Wolstenholme is conscious that his management style is light years from his redecessors’. “It’s now about leadership, not telling people what to do,” he says. “We had to create an environment where we could all work together. If we hadn’t, it would have been difficult to ask people to make changes.”

Despite his military bluster, Wolstenholme seems genuinely concerned when told about suppliers being disgruntled by BAA’s lack of transparency in judging them. With untypical candour, he says: “As a client, we can always get better. I don’t think we’re good enough at post-project appraisals and picking up learning from one project and putting it into the next.”

Wolstenholme’s next big idea is self-certification. Instead of BAA checking and snagging, he wants to give contractors the right to certify their own work – but only with the right audit and compliance scheme.
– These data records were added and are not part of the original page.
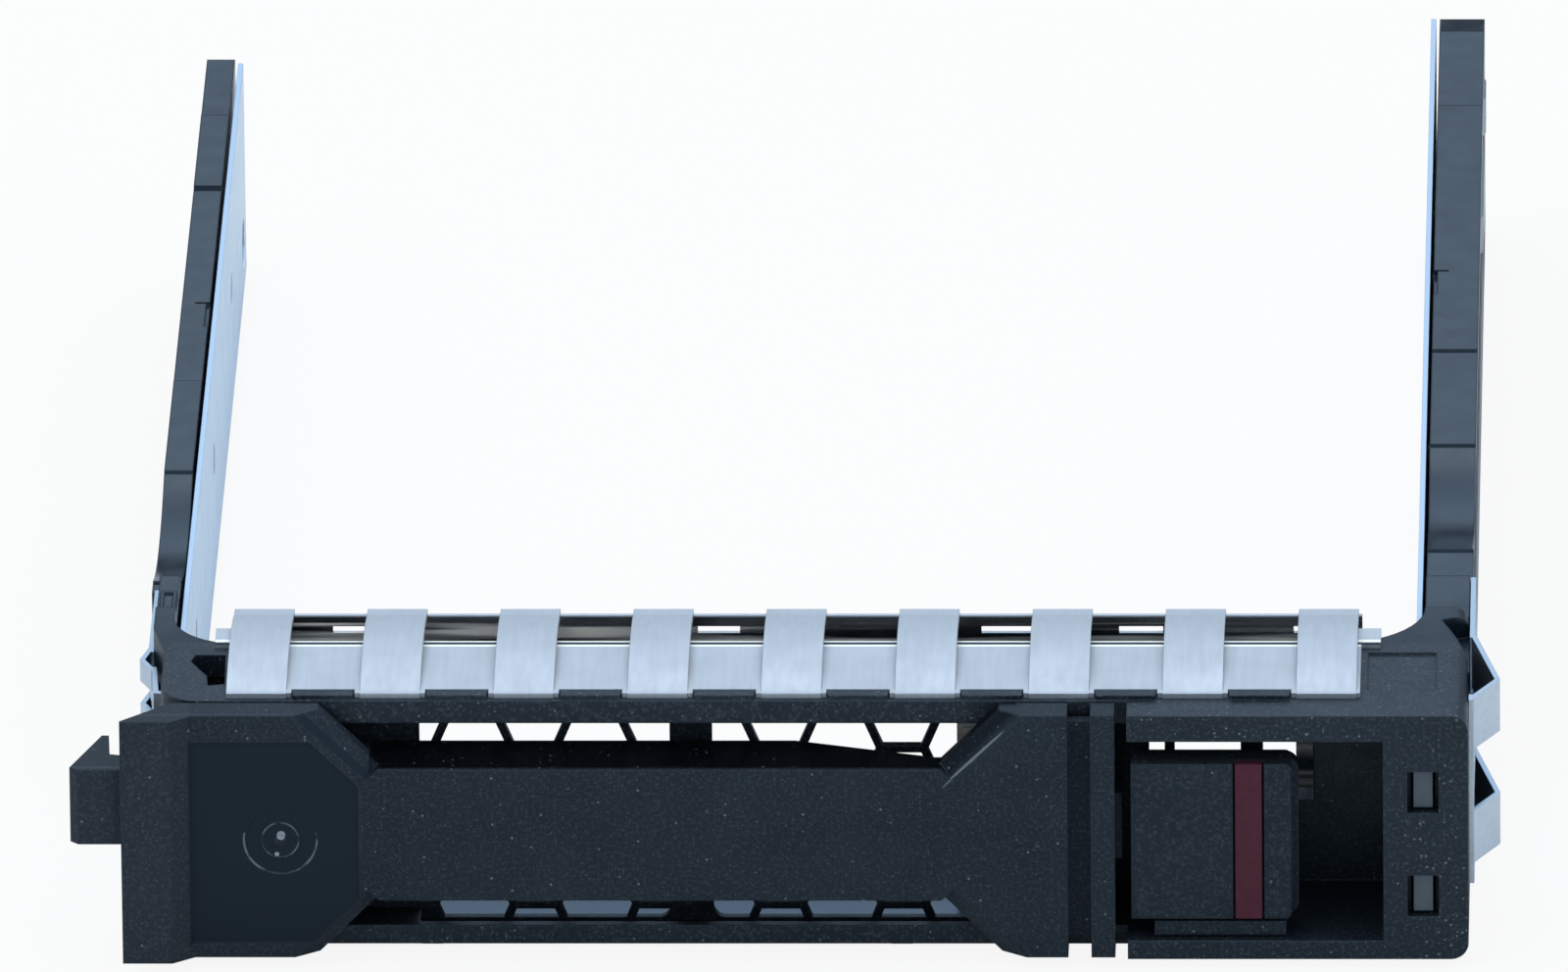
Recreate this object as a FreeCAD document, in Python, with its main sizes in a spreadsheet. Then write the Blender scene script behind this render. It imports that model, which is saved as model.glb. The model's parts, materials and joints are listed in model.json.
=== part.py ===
import FreeCAD, Part
import math
import os
import Sketcher

# Hot swap drive caddy for a 2.5-inch drive, lying flat with its front towards -Y.
# X runs to the right, Y to the back and Z up. X = 0 is the middle of the caddy, Y = 0 is the
# front face of the bezel's latch end, and Z = 0 is the underside of the bezel and the rails.

SIZES = {
    # Whole caddy
    "frame_width": 76.0,
    "bezel_height": 14.8,
    "bezel_depth": 10.9,
    "bezel_setback": 2.3,
    "top_wall": 1.35,
    "bottom_wall": 1.13,
    "lip_depth": 0.6,
    "bezel_corner": 1.0,
    # Drive bay between the rails: a 2.5-inch drive is 69.85 wide and 100 long
    "bay_width": 69.9,
    "liner_thick": 0.3,
    "liner_gap": 0.2,
    "drive_length": 100.45,
    "drive_clearance": 0.15,
    "screw_height": 3.2,
    "screw_rear": 14.0,
    "screw_spacing": 76.6,
    "screw_hole": 1.6,
    "screw_access": 2.9,
    # Rails
    "left_rail_outer": 37.1,
    "left_rail_end": 107.0,
    "left_wall_outer": 36.6,
    "right_rail_outer": 38.1,
    "right_rail_end": 114.2,
    "rail_drop": 1.4,
    "rail_step": 0.12,
    "root_drop": 0.7,
    "root_end": 16.5,
    "spring_end": 23.0,
    "left_corner_round": 4.0,
    "corner_inset": 0.75,
    "corner_slant_end": 13.4,
    "right_corner_round": 5.5,
    "scoop_depth": 1.3,
    "left_scoop_start": 24.5,
    "left_scoop_end": 41.2,
    "left_step": 55.2,
    "left_rear_step": 85.8,
    "left_tail": 97.2,
    "right_scoop_start": 29.4,
    "right_scoop_end": 45.3,
    "right_step": 59.8,
    "right_tail": 98.7,
    "left_end_bevel": 0.5,
    "right_end_bevel": 3.2,
    "end_bevel_drop": 0.45,
    "left_notch": 67.7,
    "right_notch": 72.3,
    "notch_length": 3.8,
    "notch_width": 0.85,
    "notch_groove": 0.22,
    "notch_depth": 0.4,
    # Raised rim on the left rail's root
    "rim_left": 36.45,
    "rim_right": 35.55,
    "rim_front": 16.8,
    "rim_back": 20.4,
    "rim_width": 0.2,
    "rim_height": 0.12,
    # Heat stakes that hold the steel liners
    "stake_radius": 0.9,
    "stake_height": 7.2,
    # Honeycomb grille
    "grille_front": 5.0,
    "grille_thick": 0.5,
    "grille_bottom": 0.5,
    "grille_drop": 1.6,
    "grille_left": -21.3,
    "grille_mid_left": -7.15,
    "grille_mid_right": -4.75,
    "grille_right": 10.3,
    "cell_pitch": 3.47,
    "cell_height": 4.77,
    "cell_flat": 2.45,
    "cell_web": 0.45,
    "window_corner": 0.7,
    "cell_first": -18.3,
    "cell_level": 8.4,
    "cell_least": 0.5,
    # Latch bay and status lights in the right end of the bezel
    "latch_left": 18.75,
    "latch_right": 33.2,
    "latch_bottom": 1.12,
    "latch_drop": 1.56,
    "latch_depth": 9.0,
    "slot_bottom": 4.85,
    "slot_top": 9.6,
    "light_centre": 35.45,
    "light_width": 1.78,
    "light_height": 2.5,
    "upper_light": 10.15,
    "lower_light": 3.85,
    "pipe_width": 1.1,
    "pipe_recess": 0.5,
    "pipe_clearance": 0.12,
    "pipe_jog_start": 12.0,
    "pipe_jog_end": 17.0,
    "pipe_rail_centre": 37.35,
    "pipe_rise_start": 18.5,
    "pipe_rise_end": 24.0,
    "pipe_rail_level": 7.15,
    "pipe_rail_height": 1.3,
    "pipe_bump_proud": 0.12,
    "pipe_bump_front": 28.8,
    "pipe_bump_back": 16.2,
    "pipe_tip_front": 9.8,
    "pipe_tip_back": 5.0,
    # Recesses in the top of the bezel's right end
    "recess_left": 5.7,
    "recess_right": 1.85,
    "recess_front": 4.0,
    "recess_back": 9.6,
    "recess_depth": 0.15,
    "wedge_width": 1.6,
    "wedge_front": 9.2,
    "wedge_back": 15.4,
    "wedge_depth": 1.4,
    # Ejector lever
    "lever_left": 38.0,
    "lever_right": 18.05,
    "lever_thick": 2.0,
    "lever_bottom": 0.1,
    "grip_depth": 4.5,
    "grip_bottom": 3.57,
    "grip_top": 11.5,
    "grip_left": -23.5,
    "grip_right": 8.25,
    "lever_slant": 3.4,
    "grip_bevel": 1.0,
    "lever_proud": 0.95,
    "groove_left": 15.4,
    "groove_right": 16.7,
    "groove_depth": 1.2,
    "groove_drop": 0.8,
    "panel_depth": 0.18,
    "panel_left": -34.2,
    "panel_right": -24.6,
    "panel_bottom": 0.95,
    "panel_top": 13.2,
    "panel_slant": 2.75,
    "mark_centre": -29.05,
    "mark_height": 7.2,
    "mark_radius": 2.05,
    "mark_ring": 1.1,
    "mark_dot": 0.32,
    "hook_left": 40.9,
    "hook_bottom": 7.1,
    "hook_top": 11.6,
    "back_cut": 2.85,
    # Lever hinge
    "hinge_round": 2.3,
    "barrel_radius": 1.6,
    "pin_radius": 0.8,
    "pin_clearance": 0.05,
    "hinge_bay_end": 9.8,
    "coil_radius": 1.4,
    "coil_wire": 0.2,
    "coil_pitch": 0.62,
    "coil_turns": 4,
    "coil_bottom": 3.1,
    # Release button
    "button_left": 18.97,
    "button_right": 28.0,
    "button_bottom": 2.35,
    "button_top": 11.75,
    "button_front": 0.3,
    "button_depth": 2.25,
    "button_corner": 0.35,
    "flange_corner": 0.8,
    "flange_thick": 0.9,
    "flange_drop": 0.4,
    "stripe_left": 24.85,
    "stripe_width": 1.5,
    "stripe_depth": 0.6,
    "stripe_groove": 0.14,
    "post_left": 26.4,
    "post_right": 27.8,
    "button_coil_radius": 1.25,
    "button_coil_wire": 0.16,
    "button_coil_turns": 4,
    "coil_slack": 0.08,
    "slider_width": 1.7,
    # Steel shield round the bezel
    "steel": 0.3,
    "shield_half": 31.9,
    "sheet_front": 2.75,
    "sheet_rear": 11.2,
    "sheet_drop": 2.4,
    "bend_round": 0.75,
    "web_front": 15.3,
    "web_drop": 0.05,
    "finger_front": 2.65,
    "finger_rear": 16.3,
    "finger_width": 3.4,
    "finger_pitch": 7.55,
    "finger_count": 9,
    "finger_rise": 0.8,
    "arch_start": 3.0,
    "finger_dip": 0.25,
    "tab_width": 3.4,
    "tab_depth": 0.95,
    "ear_width": 1.1,
    "ear_front": 10.2,
    "ear_back": 12.5,
    "window_bottom": 3.0,
    "window_top": 10.6,
    "slit_drop": 1.1,
    "slit_height": 0.4,
    "tip_drop": 0.6,
    # Spring clips on the sides
    "clip_thick": 0.3,
    "clip_bottom": 3.0,
    "right_clip_drop": 0.6,
    "clip_finger": 3.15,
    "clip_lower": 4.15,
    "clip_upper": 11.05,
    "clip_front": 4.0,
    "clip_apex": 7.1,
    "clip_back": 14.0,
    "clip_reach": 1.45,
    "left_clip_drop": 1.4,
    "left_clip_front": 7.3,
    "left_tent_front": 10.4,
    "left_tent_apex": 12.0,
    "left_tent_back": 13.8,
    "left_tent_reach": 0.45,
    "left_tent_lower": 7.6,
    "left_tent_upper": 12.1,
}


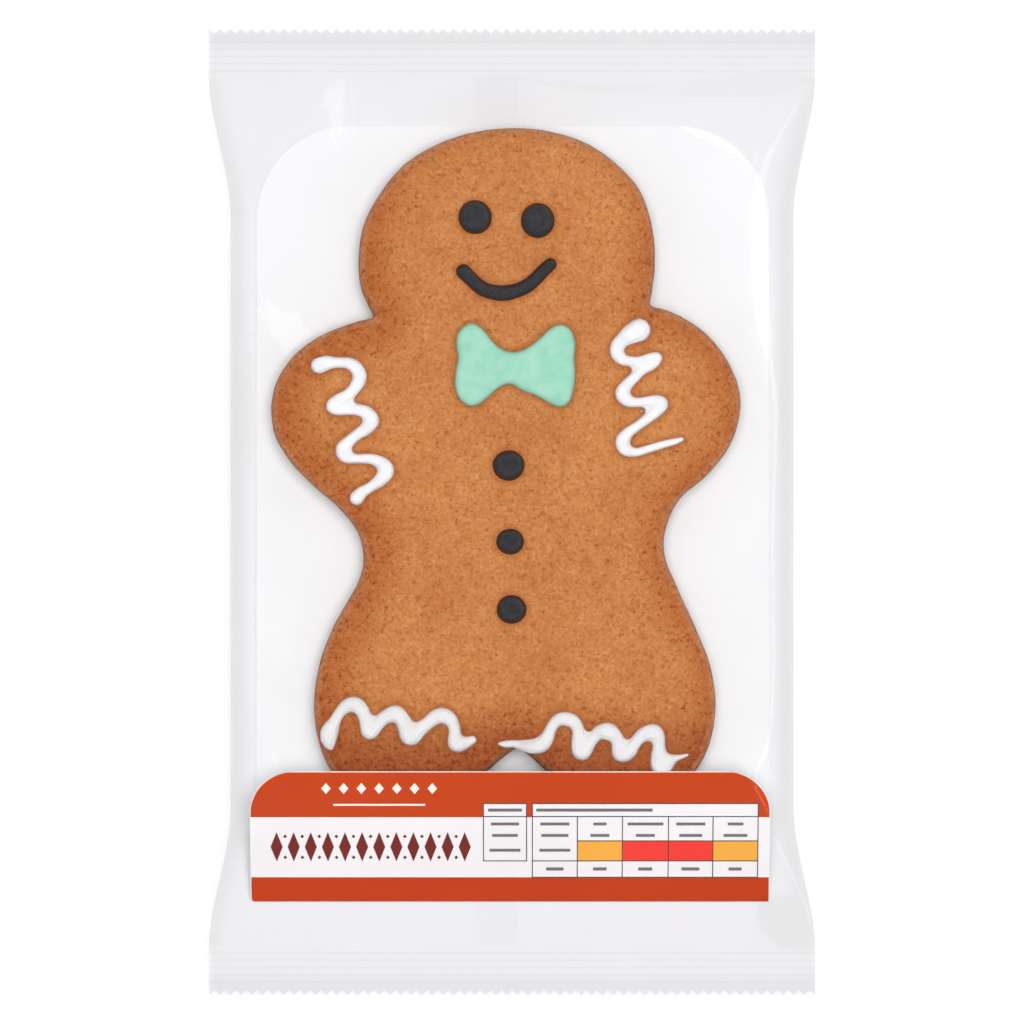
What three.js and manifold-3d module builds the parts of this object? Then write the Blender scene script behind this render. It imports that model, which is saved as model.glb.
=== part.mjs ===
// A gingerbread biscuit on its folded card, sealed in a clear flow-wrap packet that lies on its back.
// The packet is one closed solid: the film stretched over what is inside, with a crimped seal at each end.
// Millimetres, +Z up. The biscuit's head points along +Y, and the back of the packet rests on z = 0.

import * as THREE from 'three';
import { mergeVertices } from 'three/addons/utils/BufferGeometryUtils.js';
import Module from 'manifold-3d';

const { lerp, clamp, smoothstep } = THREE.MathUtils;

// The film
const packetLength = 200; // over the points of both end seals
const sealWidth = 125.4; // the film's full flat width, at the end seals
const waistWidth = 116.4; // between the sides where the packet is full
const waistEnd = 61; // distance from the middle at which the sides start to widen
const sealLevel = 3.6; // height of the seals over the surface
const sealThickness = 0.6;
const sealDepth = 9.2; // from the points to the inner edge of the ribs
const sealLap = 1; // how far a seal strip runs into the filled part, so that they join
const backRounding = 8; // width over which the flat back turns up into the sides
const backEnd = 80.4; // distance from the middle at which the back lifts towards a seal

// The crimp of the end seals
const ribPitch = 1.5;
const ribHeight = 0.25;
const toothPitch = 2.2;
const toothDepth = 1;

// What holds the front of the film up, from the foot seal to the head seal: the place along the
// packet, the height there, the height of the side edges, and half the width that is held level.
const sealInner = packetLength / 2 - sealDepth;
const sealTop = sealLevel + sealThickness / 2;
const stations = [
  { y: -sealInner, top: sealTop, edge: sealLevel, level: 50 },
  { y: -80.4, top: 6.4, edge: 3.8, level: 47 }, // the card's fold
  { y: -54, top: 12.3, edge: 5.2, level: 46 }, // the upper edge of the card's flap
  { y: -39, top: 12.6, edge: 5.4, level: 42 }, // the feet
  { y: 22, top: 12.6, edge: 5.4, level: 43 }, // the hands
  { y: 55, top: 12.5, edge: 4.6, level: 25 }, // the cheeks
  { y: 76, top: 11.2, edge: 3.9, level: 12 }, // the crown of the head
  { y: sealInner, top: sealTop, edge: sealLevel, level: 50 },
];

// The loft
const columns = 30; // points across each face of a section
const ringStep = 4; // longest distance between two sections

function halfWidthAt(y) {
  const narrowing = 1 - smoothstep(Math.abs(y), waistEnd, sealInner);
  return sealWidth / 2 - narrowing * (sealWidth - waistWidth) / 2;
}

function heldAt(y) {
  const next = Math.max(1, stations.findIndex((station) => station.y >= y));
  const from = stations[next - 1];
  const to = stations[next];
  const share = (y - from.y) / (to.y - from.y);
  return {
    top: lerp(from.top, to.top, share),
    edge: lerp(from.edge, to.edge, share),
    level: lerp(from.level, to.level, share),
  };
}

function backAt(y) {
  const lift = clamp((Math.abs(y) - backEnd) / (sealInner - backEnd), 0, 1);
  return lift * (sealLevel - sealThickness / 2);
}

function roundOver(share) {
  return Math.sqrt(Math.max(0, 1 - share * share));
}

// One closed section of the packet: across the front of the film, then back across its rear.
function sectionAt(y) {
  const halfWidth = halfWidthAt(y);
  const held = heldAt(y);
  const edgeTop = held.edge + sealThickness / 2;
  const edgeBottom = held.edge - sealThickness / 2;
  const front = [];
  const back = [];
  for (let column = 0; column < columns; column += 1) {
    const across = Math.sin((column / (columns - 1) - 0.5) * Math.PI);
    const x = across * halfWidth;
    const reach = Math.abs(x);
    const frontShare = clamp((reach - held.level) / (halfWidth - held.level), 0, 1);
    const backShare = clamp((reach - halfWidth + backRounding) / backRounding, 0, 1);
    const frontZ = lerp(edgeTop, held.top, roundOver(frontShare));
    const backZ = lerp(edgeBottom, backAt(y), roundOver(backShare));
    front.push(new THREE.Vector3(x, y, frontZ));
    back.unshift(new THREE.Vector3(x, y, backZ));
  }
  return [...front, ...back];
}

function sectionPlaces() {
  const places = [stations[0].y];
  for (const station of stations.slice(1)) {
    const from = places.at(-1);
    const steps = Math.ceil((station.y - from) / ringStep);
    for (let step = 1; step <= steps; step += 1) {
      places.push(lerp(from, station.y, step / steps));
    }
  }
  return places;
}

function filledPacket() {
  const rings = sectionPlaces().map(sectionAt);
  const around = rings[0].length;
  const corners = rings.flat().flatMap((point) => point.toArray());
  const faces = [];
  for (let ring = 0; ring < rings.length - 1; ring += 1) {
    for (let place = 0; place < around; place += 1) {
      const here = ring * around + place;
      const beside = ring * around + (place + 1) % around;
      faces.push(here, beside, here + around);
      faces.push(beside, beside + around, here + around);
    }
  }
  const last = (rings.length - 1) * around;
  for (let column = 0; column < columns - 1; column += 1) {
    const frontHere = column;
    const backHere = around - 1 - column;
    faces.push(frontHere, backHere, frontHere + 1);
    faces.push(frontHere + 1, backHere, backHere - 1);
    faces.push(last + frontHere, last + frontHere + 1, last + backHere);
    faces.push(last + frontHere + 1, last + backHere - 1, last + backHere);
  }
  const geometry = new THREE.BufferGeometry();
  geometry.setAttribute('position', new THREE.Float32BufferAttribute(corners, 3));
  geometry.setIndex(faces);
  return geometry;
}

// The crimp in side view: both faces of the strip ripple together.
function crimpStrip() {
  const from = sealInner - sealLap;
  const to = packetLength / 2;
  const ripple = (along) => {
    const phase = ((to - along) / ribPitch) % 1;
    return ribHeight * (1 - Math.abs(4 * phase - 2));
  };
  const steps = Math.round((to - from) / (ribPitch / 2));
  const upper = [];
  const lower = [];
  for (let step = 0; step <= steps; step += 1) {
    const along = Math.max(from, to - step * ribPitch / 2);
    upper.push(new THREE.Vector2(along, sealLevel + sealThickness / 2 + ripple(along)));
    lower.unshift(new THREE.Vector2(along, sealLevel - sealThickness / 2 + ripple(along)));
  }
  const profile = new THREE.Shape([...upper, ...lower]);
  const uncutWidth = sealWidth + 2 * sealLap;
  const strip = new THREE.ExtrudeGeometry(profile, { depth: uncutWidth, bevelEnabled: false });
  const turn = new THREE.Matrix4().makeBasis(
    new THREE.Vector3(0, 1, 0),
    new THREE.Vector3(0, 0, 1),
    new THREE.Vector3(1, 0, 0),
  );
  strip.applyMatrix4(turn);
  strip.translate(-uncutWidth / 2, 0, 0);
  return strip;
}

// The outline that the cutter leaves: straight sides and a row of points along the end.
function cutOutline() {
  const teeth = Math.round(sealWidth / toothPitch);
  const pitch = sealWidth / teeth;
  const outline = new THREE.Shape();
  outline.moveTo(-sealWidth / 2, sealInner - 2 * sealLap);
  outline.lineTo(sealWidth / 2, sealInner - 2 * sealLap);
  for (let tooth = 0; tooth < teeth; tooth += 1) {
    const right = sealWidth / 2 - tooth * pitch;
    outline.lineTo(right, packetLength / 2);
    outline.lineTo(right - pitch / 2, packetLength / 2 - toothDepth);
  }
  outline.lineTo(-sealWidth / 2, packetLength / 2);
  return new THREE.ExtrudeGeometry(outline, { depth: 2 * sealLevel, bevelEnabled: false });
}

const wasm = await Module();
wasm.setup();

function toSolid(geometry) {
  geometry.deleteAttribute('normal');
  geometry.deleteAttribute('uv');
  const merged = mergeVertices(geometry, 1e-4);
  return new wasm.Manifold(new wasm.Mesh({
    numProp: 3,
    vertProperties: Float32Array.from(merged.attributes.position.array),
    triVerts: Uint32Array.from(merged.index.array),
  }));
}

function toGeometry(solid) {
  const mesh = solid.getMesh();
  const geometry = new THREE.BufferGeometry();
  geometry.setAttribute('position', new THREE.BufferAttribute(mesh.vertProperties, 3));
  geometry.setIndex(new THREE.BufferAttribute(mesh.triVerts, 1));
  geometry.computeVertexNormals();
  return geometry;
}

function packet() {
  const headSeal = toSolid(crimpStrip()).intersect(toSolid(cutOutline()));
  const footSeal = headSeal.rotate([0, 0, 180]);
  return toSolid(filledPacket()).add(headSeal).add(footSeal);
}

const clearFilm = new THREE.MeshStandardMaterial({
  color: 0xeceaf2,
  roughness: 0.12,
  metalness: 0,
  transparent: true,
  opacity: 0.3,
});

const packetMesh = new THREE.Mesh(toGeometry(packet()), clearFilm);
packetMesh.name = 'packet';

const packedBiscuit = new THREE.Group();
packedBiscuit.add(packetMesh);

export default packedBiscuit;
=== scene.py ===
import math
import random

import bmesh
import bpy
import numpy as np
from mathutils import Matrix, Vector, noise
from mathutils.bvhtree import BVHTree
from mathutils.kdtree import KDTree


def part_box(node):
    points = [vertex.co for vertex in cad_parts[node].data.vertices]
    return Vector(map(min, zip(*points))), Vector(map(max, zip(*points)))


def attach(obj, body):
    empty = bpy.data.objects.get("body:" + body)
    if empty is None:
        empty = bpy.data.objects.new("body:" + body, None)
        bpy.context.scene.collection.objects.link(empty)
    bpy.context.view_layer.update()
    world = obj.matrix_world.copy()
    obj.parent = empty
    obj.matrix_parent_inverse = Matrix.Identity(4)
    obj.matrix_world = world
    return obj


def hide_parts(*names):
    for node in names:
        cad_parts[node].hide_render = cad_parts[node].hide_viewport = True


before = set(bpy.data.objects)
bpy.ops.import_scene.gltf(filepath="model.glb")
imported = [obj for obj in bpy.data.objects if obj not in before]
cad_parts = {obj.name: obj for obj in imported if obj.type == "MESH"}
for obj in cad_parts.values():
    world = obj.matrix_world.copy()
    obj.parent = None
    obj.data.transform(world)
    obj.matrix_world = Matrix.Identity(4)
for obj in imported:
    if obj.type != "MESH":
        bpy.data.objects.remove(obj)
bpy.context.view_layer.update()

# Everything below is worked in millimetres and turned into metres when a mesh is made.
mm = 0.001
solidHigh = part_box("packet")[1]
solidPoints = np.array([v.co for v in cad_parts["packet"].data.vertices]) / mm
sealHalf = solidHigh.x / mm
packetEnd = solidHigh.y / mm
packetDepth = solidHigh.z / mm
fromMiddle = np.abs(solidPoints[:, 1])
waistHalf = solidPoints[fromMiddle < 40][:, 0].max()  # the sides run straight over this stretch
sealHeight = float(solidPoints[fromMiddle > packetEnd - 0.5][:, 2].mean())


def smoothStep(value, low, high):
    share = np.clip((value - low) / (high - low), 0, 1)
    return share * share * (3 - 2 * share)


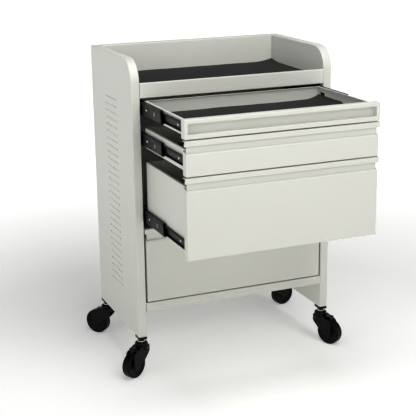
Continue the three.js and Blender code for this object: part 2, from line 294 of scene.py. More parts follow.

Another issue on his agenda is payment. BAA is one of the best payers in the industry, averaging 47 days, but Wolstenholme sees room for improvement: “We don’t expect suppliers to be banks – it causes too much anxiety in the supply chain. We will trust people to put in invoices that are accurate and prompt and we will audit them, and if people make mistakes, we will take action.”

Wolstenholme is also on the board of the Movement for Innovation. In this role, he sees a lot of demonstration projects and although he says there are many ideas out there, you get the feeling he is disappointed. For instance, when asked who he sees as the new management talent, Wolstenholme comes up with just one name: Ian Macpherson, who retired from Mace earlier this year.

Personal effects

Where do you live? On a farm near Lewes in Sussex. What are you reading? Harry Potter and the Philosopher’s Stone by JK Rowling. What are your hobbies? Growing lavender and sketching. What’s your favourite building? Glyndebourne. Who inspires you? Isambard Kingdom Brunel and Sir Ranulph Fiennes. Where do you buy your suits? From a bespoke tailor in Hong Kong.